На упрек этот Альбов мог отвечать только, как мы видели выше: "Что же делать? Такова моя натура!" "Автор привязан душой к своим неживописным героям, и следует ли ему ставить во грех, что он не может быть равнодушным к совершающейся над ними судьбе?"
Предисловие Альбова к "Глафириной тайне" любопытно особенно тем, что Альбов откровенно излагает в нем механизм своего творчества:
Автор не может сказать, чем каждый из героев должен кончить, ибо не определяет событий, а лишь наблюдает, как они, эти события, сами слагаются, помимо его авторской воли, и потому в его работе отсутствует то, что называется сюжетом, в смысле наперед определенного плана. Автор ничего не выдумывает. Вполне независимо от его произвола несколько лиц создают свою жизнь, сообразно тем привходящим явлениям, которых предугадать он не может и которые для него неожиданны так же, как и для самих "героев" его, управляемых тою неведомой силой, что, не слушая наших хотений, ведет свое тайное и непостижимое дело, которую мы замечаем, когда уж она проявилась вовне, и тогда мы ее называем судьбой или случаем, чья роль имеет значение, как для живущих реальною жизнью существ, так и для бесплотных теней, витающих в области фантазии и подчиняющихся этой самой неведомой силе, по взаимодействию ее между автором и обитающими внутри его образами.
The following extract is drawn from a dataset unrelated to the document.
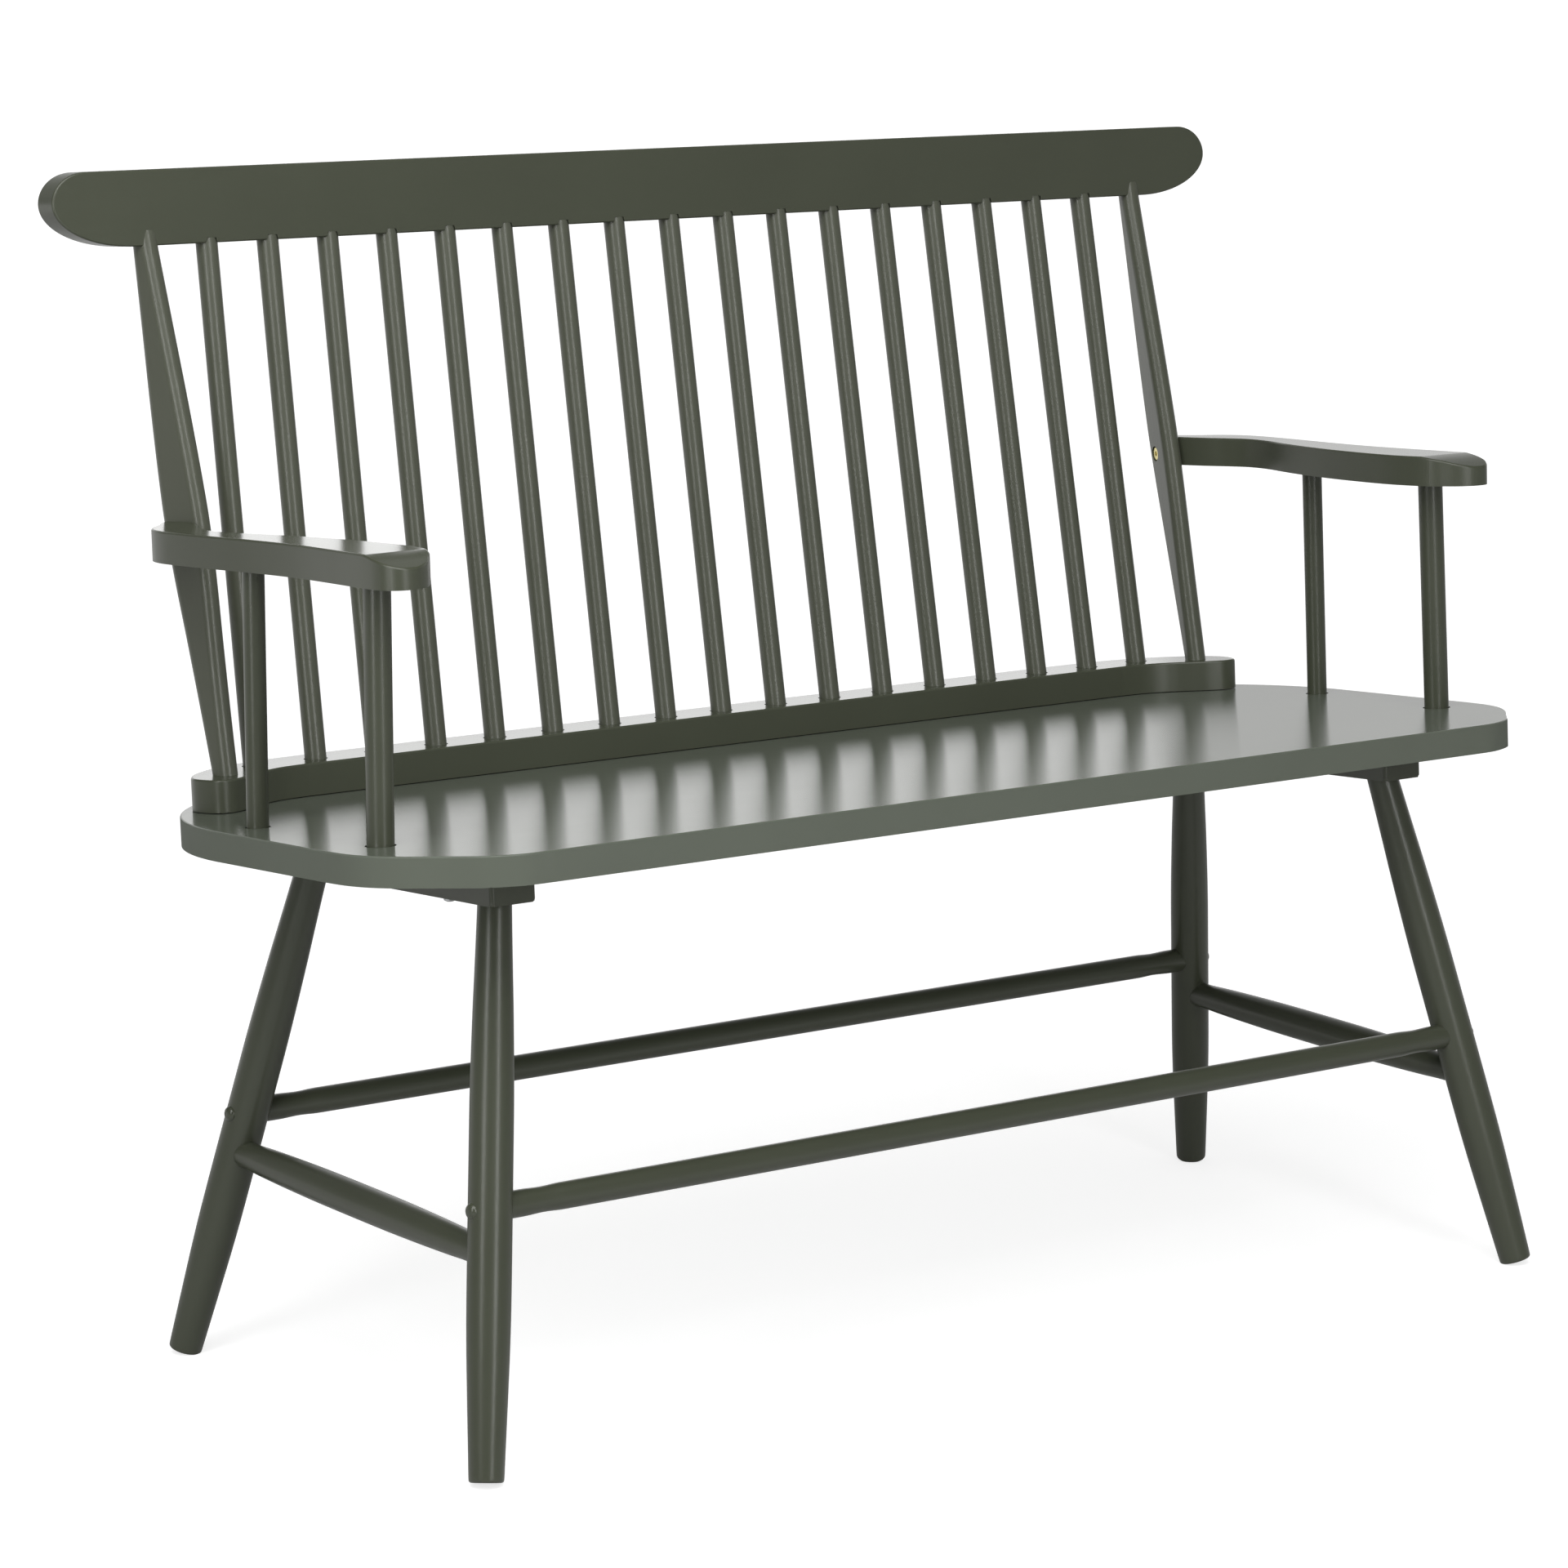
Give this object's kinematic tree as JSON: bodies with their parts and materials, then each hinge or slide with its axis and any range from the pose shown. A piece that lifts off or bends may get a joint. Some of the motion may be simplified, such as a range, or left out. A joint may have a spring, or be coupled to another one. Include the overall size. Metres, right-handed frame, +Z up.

Разница тут лишь в периодах времени, неодинаковых для тех и других, ибо то, что в действительной жизни совершается в несколько дней и даже часов, для изображения того же самого автором может потребовать, иногда просто вследствие разных внешних и независящих от его личной воли условий, несколько месяцев и даже годов, между тем как они, это образы, продолжают жить своею дальнейшею жизнью, и он должен следить за их похождениями, присутствуя с ними в разных местах, даже иногда одновременно, и подчиняясь их деспотизму, когда тому или другому из них заблагорассудится, волей-неволей, исключительно только ему одному и отдаться.